Quantum integrable systems. Quantitative methods in biology

TL;DR

This paper explores quantum integrable systems using nonlinear integral equations and applies these methods to models like the Hubbard model, while also proposing an evolutionary algorithm model to simulate biological evolution and analyzing protein interface structures.

Contribution

It introduces a detailed formulation of quantum integrable models via the Baxter T-Q relation and develops an evolutionary model for biological processes, linking physics and biology.

Findings

Derivation of equations for specific integrable models

Analysis of infrared and ultraviolet limits

Insights into protein interface patterns

Abstract

Quantum integrable systems have very strong mathematical properties that allow an exact description of their energetic spectrum. From the Bethe equations, I formulate the Baxter "T-Q" relation, that is the starting point of two complementary approaches based on nonlinear integral equations. The first one is known as thermodynamic Bethe ansatz, the second one as Kl\"umper-Batchelor-Pearce-Destri- de Vega. I show the steps toward the derivation of the equations for some of the models concerned. I study the infrared and ultraviolet limits and discuss the numerical approach. Higher rank integrals of motion can be obtained, so gaining some control on the eigenvectors. After, I discuss the Hubbard model in relation to the N = 4 supersymmetric gauge theory.
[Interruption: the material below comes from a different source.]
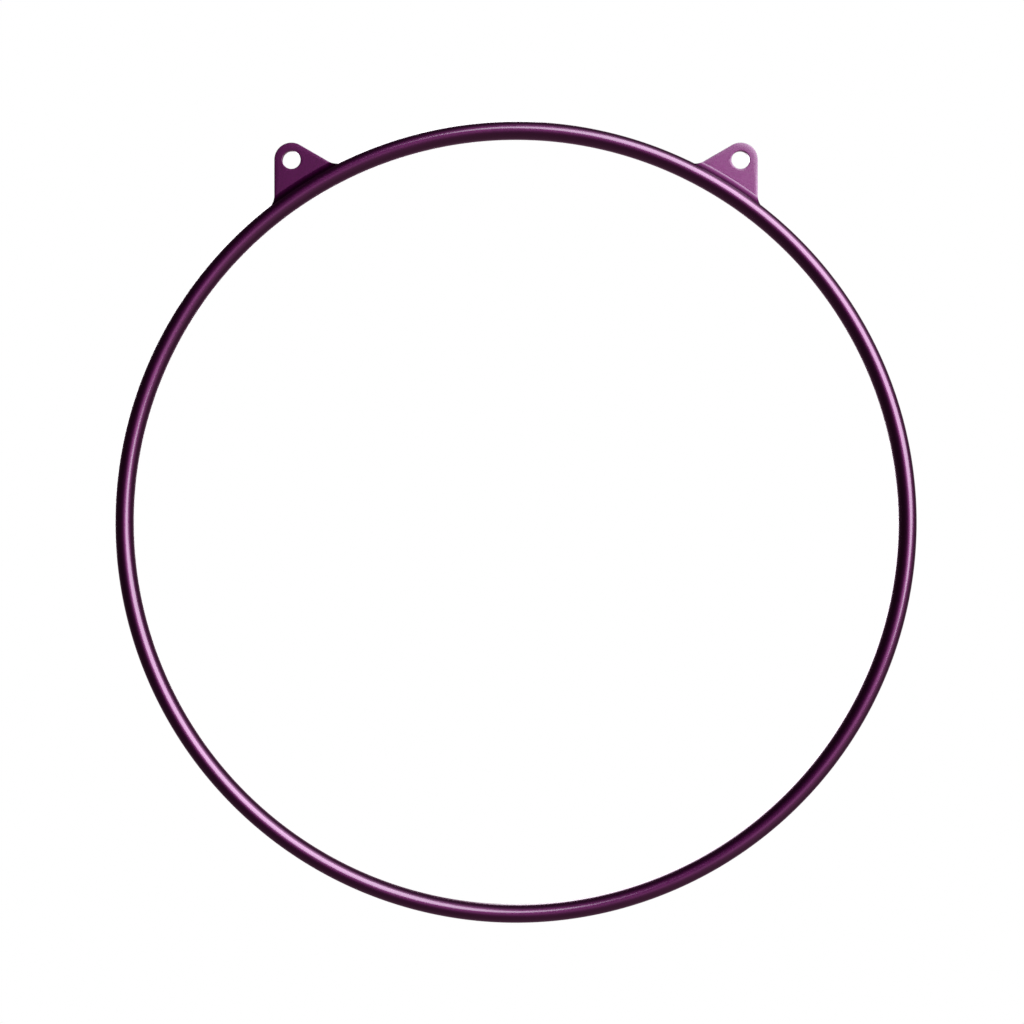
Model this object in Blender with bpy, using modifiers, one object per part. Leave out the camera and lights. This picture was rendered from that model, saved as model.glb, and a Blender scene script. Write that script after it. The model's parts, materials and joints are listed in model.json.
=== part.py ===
"""Aerial hoop (lyra): a rolled steel tube ring with two welded shackle tabs.

The hoop is drawn flat, in the XY plane of one parent empty: local +Y is up, and
local +Z is the front. The empty stands the hoop upright in the XZ plane, with the
front towards -Y. The origin is the hanging point, midway between the tabs' holes.
"""

import math
from collections import namedtuple

import bmesh
import bpy
from mathutils import Vector

# Ring
OUTER_DIAMETER = 1.100
TUBE_DIAMETER = 0.025
TUBE_WALL = 0.0025
JOINT_GAP = 0.003             # root gap of the butt weld that closes the ring
END_LEAD = 0.0015             # short first segment that squares a tube's end
RING_SEGMENTS = 96
TUBE_BEVEL_RESOLUTION = 8     # 20 sides

# Sleeve inside the butt joint
SLEEVE_DIAMETER = 0.019
SLEEVE_WALL = 0.002
SLEEVE_LENGTH = 0.120
SLEEVE_SEGMENTS = 8
SLEEVE_BEVEL_RESOLUTION = 6   # 16 sides

# Tabs
HOLE_SPACING = 0.616          # between the two holes' centres
HOLE_HEIGHT = 0.497           # above the ring's centre
HOLE_DIAMETER = 0.025
BOSS_RADIUS = 0.0235          # round top of a tab, about its hole
PLATE_THICKNESS = 0.008
TAB_TILT = math.radians(30)   # a tab's own axis from upright, leaning outwards
TAB_FLARE = math.radians(30)  # each side of a tab from that axis
EDGE_ROUNDING = 0.0008
BLANK_DEPTH = 0.006           # how far the uncut plate reaches past the ring's crown
BOSS_SEGMENTS = 20
HOLE_SEGMENTS = 32

# Weld preparation and beads
FIT_GAP = 0.0003              # between touching pieces
ROOT_FACE = 0.004             # thickness left at the tab's bevelled base
PREP_HEIGHT = 0.0065
PREP_SEGMENTS = 240
CUT_MARGIN = 0.001            # how far the cutter reaches past the plate's faces
WELD_RISE = 0.0061            # up the tab's faces, above the ring's crown
WELD_END_RISE = 0.0045        # up the tab's sides
WELD_REACH = 0.0037           # out over the tube from the tab's faces
WELD_END_REACH = 0.0033       # out along the ring from the tab's sides
WELD_TOE = 0.0003             # thickness of the bead at its toes
WELD_HOLLOW = 0.35            # 0 is a flat bead, 1 is hollowed into the corner
BEAD_FACE_STEPS = 8
BEAD_CORNER_STEPS = 3
BEAD_PROFILE_STEPS = 3

MERGE_DISTANCE = 0.00001
SHARP_ANGLE = math.radians(35)

RING_RADIUS = (OUTER_DIAMETER - TUBE_DIAMETER) / 2
TUBE_RADIUS = TUBE_DIAMETER / 2
CROWN_RADIUS = OUTER_DIAMETER / 2
BASE_RADIUS = CROWN_RADIUS + FIT_GAP
HALF_PLATE = PLATE_THICKNESS / 2
SIDES = {"left": -1, "right": 1}
FACES = {"front": 1, "back": -1}

PURPLE_COAT = {"base": (0.17, 0.035, 0.13), "metallic": 0.75, "roughness": 0.38}
BARE_STEEL = {"base": (0.36, 0.35, 0.34), "metallic": 1.0, "roughness": 0.45}


def clear_scene():
    for old in list(bpy.data.objects):
        bpy.data.objects.remove(old, do_unlink=True)


def new_collection(name):
    collection = bpy.data.collections.new(name)
    bpy.context.scene.collection.children.link(collection)
    return collection


def new_material(name, finish):
    material = bpy.data.materials.new(name)
    material.use_nodes = True
    shader = material.node_tree.nodes["Principled BSDF"]
    shader.inputs["Base Color"].default_value = (*finish["base"], 1)
    shader.inputs["Metallic"].default_value = finish["metallic"]
    shader.inputs["Roughness"].default_value = finish["roughness"]
    return material


def place(piece, collection, parent, finish):
    """Put a piece in its collection, under the parent, with its own material."""
    collection.objects.link(piece)
    piece.parent = parent
    piece.data.materials.clear()
    piece.data.materials.append(new_material(piece.name, finish))
    return piece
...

The Hubbard model describes hopping electrons on a lattice. In the second part, I present an evolutionary model based on Turing machines. The goal is to describe aspects of the real biological evolution, or Darwinism, by letting evolve populations of algorithms. Particularly, with this model one can study the mutual transformation of coding/non coding parts in a genome or the presence of an error threshold. The assembly of oligomeric proteins is an important phenomenon which interests the majority of proteins in a cell. I participated to the creation of the project "Gemini" which has for purpose the investigation of the structural data of the interfaces of such proteins. The objective is to differentiate the role of amino acids and determine the presence of patterns characterizing certain geometries.